Throughout the book, I will caution developing countries from copying models, programs and laws that have benefited a few while filling the graveyard with the rest. For consistency, the U.S. is merely a representative sample of modern development.
I will address skewed wealth distribution process and patterns, disease capitalism, war economics, consumerism, debt culture, and misleading economic metrics in the developed world. Detroit City will close the first portion of the book with lessons that the U.S. can learn from the city. The final portion of book will be dedicated to Africa, addressing policy making, illicit and legal transfer of wealth out of Africa and the influence of offs-shore governments, international institutions, and off shore lobby power in Africa’s Parliaments and Central Banks
Development, what is it?
Developing countries are not developing in a vacuum. Their development is informed by what they have seen in the so called developed world. The leaders in these countries think of development as erection of concrete, steel and glass structures but few investigate the corresponding quality of life or the lack thereof that has been imposed upon populations in the world they want to belong to; whose deficient model they are increasingly copy-pasting. Some leaders are clueless and are blindly following the guidelines provided by Bretton Woods Institutes and others to structure their economies in a way that mirrors the developed world.
They don’t realize that the developed world has hit an impenetrable ceiling due to a convergence of shortsighted policies and missed opportunities to correct them.

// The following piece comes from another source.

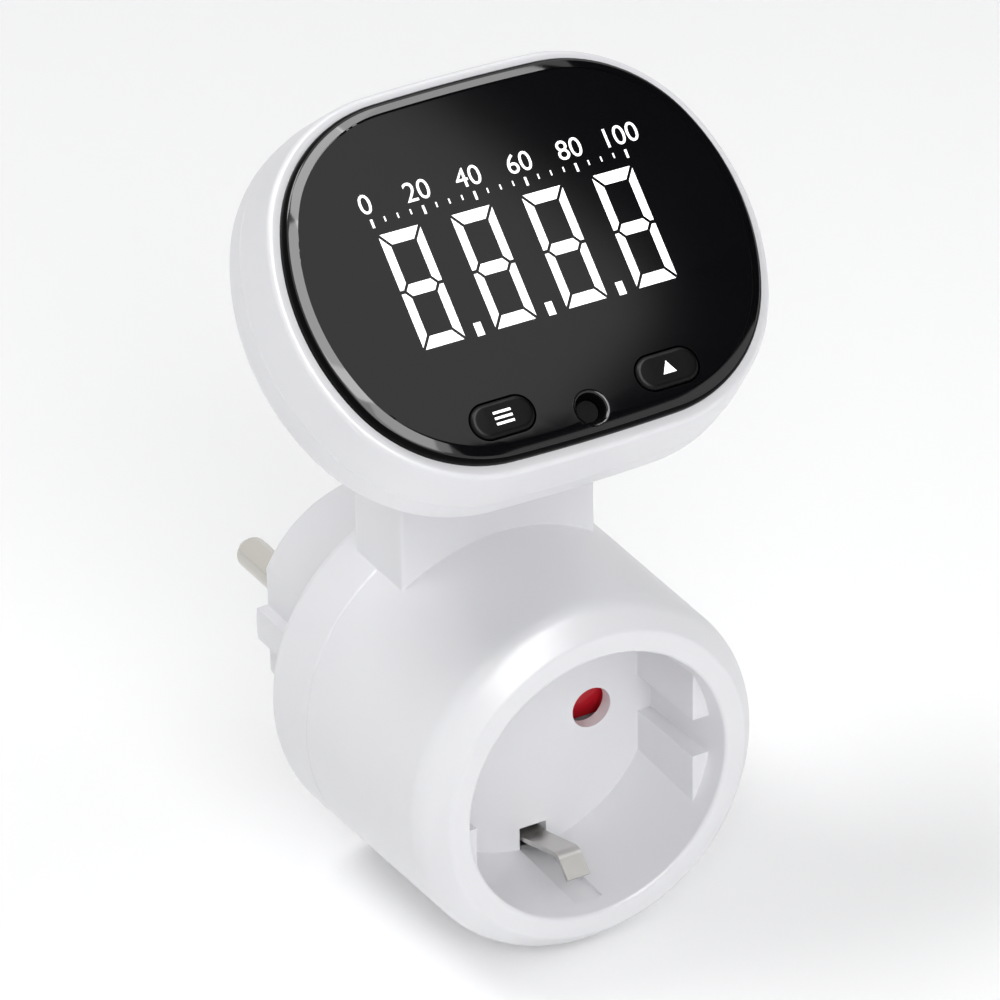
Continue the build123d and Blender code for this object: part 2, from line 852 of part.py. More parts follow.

Hence, the only place with real potential for western style growth are those countries in prescribed early stages of development. The leaders in these countries need to rise to the occasion and learn from many mistakes that make the developed world possible and avoid structuring their economies in a way that is addicted to consumerism and human suffering. In doing so, they will have settled for less concrete, steel and glass structures but better quality of life.
Prudent Choice
For instance, what should a developing country confronted by a growing number of it citizens with diabetes as a result of an increase in fast food consumptions do? Those that would want to follow the way of the developed world especially the U.S., would invest in a state of the art multi-million dollar cardiac surgery center and a medical school to train cardio-thoracic surgeons given the projected increased demand. In a free market economy, the government would invest in a public medical school and a private company would invest in the said cardiac center. Financial analysts would give the company undertaking the investment AAA rating due to the huge potential. Investors would buy the company’s bonds and shares and wait to cash in when the first of diabetics start clogging their hearts’ blood vessels. The economy would register growth fueled by the sick and the dying but only the rich would be celebrating the numbers.
Prudent leaders in the developing country should not take this beaten path. Instead, they should invest in diabetes prevention by educating the public, regulating fast food restaurants, regulating sodas and investing in curative medicine not just managing symptoms for the ones who are already sick. This choice would in fact register a declining or stagnant economy but with better quality of life for the citizens. The government would have to invest or build support infrastructure in other areas of the economy that have positive outcomes.
The economy in some developed countries is dedicated to minting sick people and managing their symptoms. God forbid that they somehow got cured because the economy would debilitated or collapse.